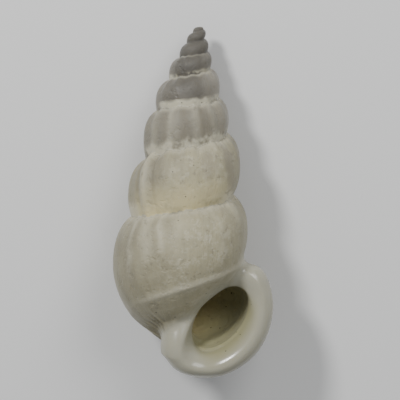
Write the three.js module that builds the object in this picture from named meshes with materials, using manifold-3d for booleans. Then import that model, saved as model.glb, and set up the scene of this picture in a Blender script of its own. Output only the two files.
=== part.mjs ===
// A wentletrap shell lying on its back with the mouth facing up.
//
// The shell is one piece: a tube that winds round an axis, growing as it goes, and ends in a thick round lip.
// It is drawn first in a frame of its own, with the axis along Y, the tip at the top, the lip on the right (+X)
// and the mouth facing the viewer (+Z). The whole piece is then turned to the pose in which it rests on a table.
// Units are millimetres. A place on the tube is given in turns: a whole number is on the right-hand side, and
// the tube passes the front, the left and the back on its way to the next whole number.

import * as THREE from "three";
import { mergeVertices } from "three/addons/utils/BufferGeometryUtils.js";
import Module from "manifold-3d";

const { degToRad, euclideanModulo, lerp, smoothstep } = THREE.MathUtils;

// Growth, with one entry for each whole turn
const FIRST_TURN = -1;
const WHORL_RADIUS = [0.2, 0.35, 0.58, 0.82, 1.32, 1.79, 2.42, 2.88, 3.5]; // from the axis to the widest point
const WHORL_DEPTH = [0.02, 0.16, 0.64, 1.21, 2.15, 3.45, 5.16, 7.98, 10.61]; // from the tip down to the shoulder
const LAST_TURN = 7.03;
const LIP_APPROACH = 6.65; // turn from which the tube changes its form towards the lip

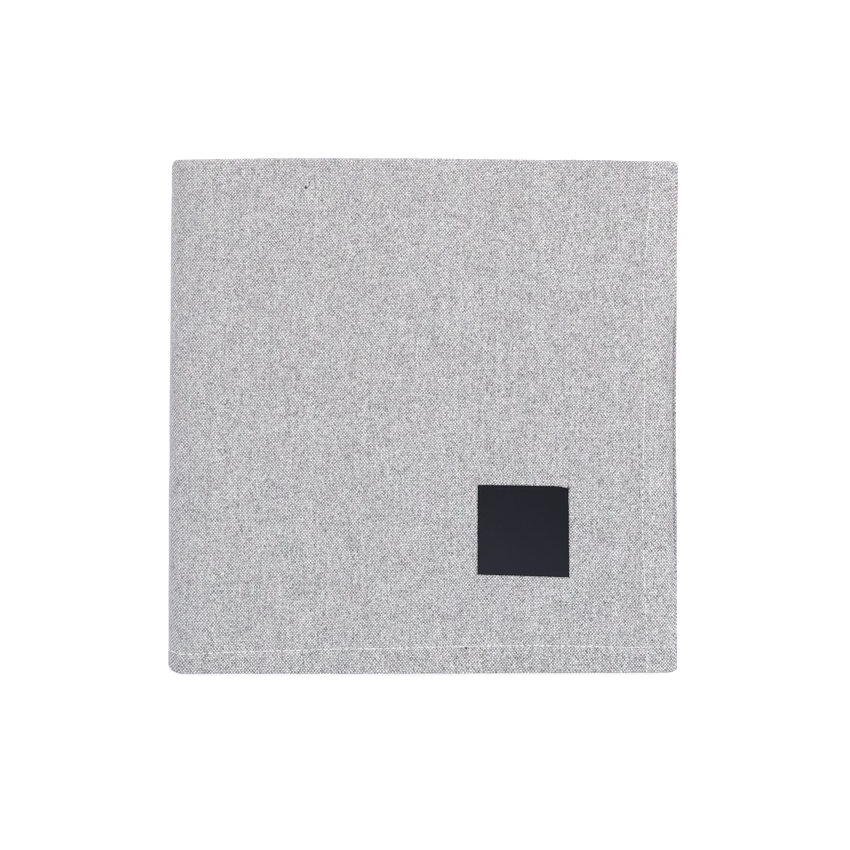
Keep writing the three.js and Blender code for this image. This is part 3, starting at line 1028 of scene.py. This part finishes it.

WRITTEN PROBLEM: Look for the word "part" in every line of the listing and copy the lines that have it.

TASK RESULT:
=== part.mjs ===
Keep writing the three.js and Blender code for this image. This is part 3, starting at line 1028 of scene.py. This part finishes it.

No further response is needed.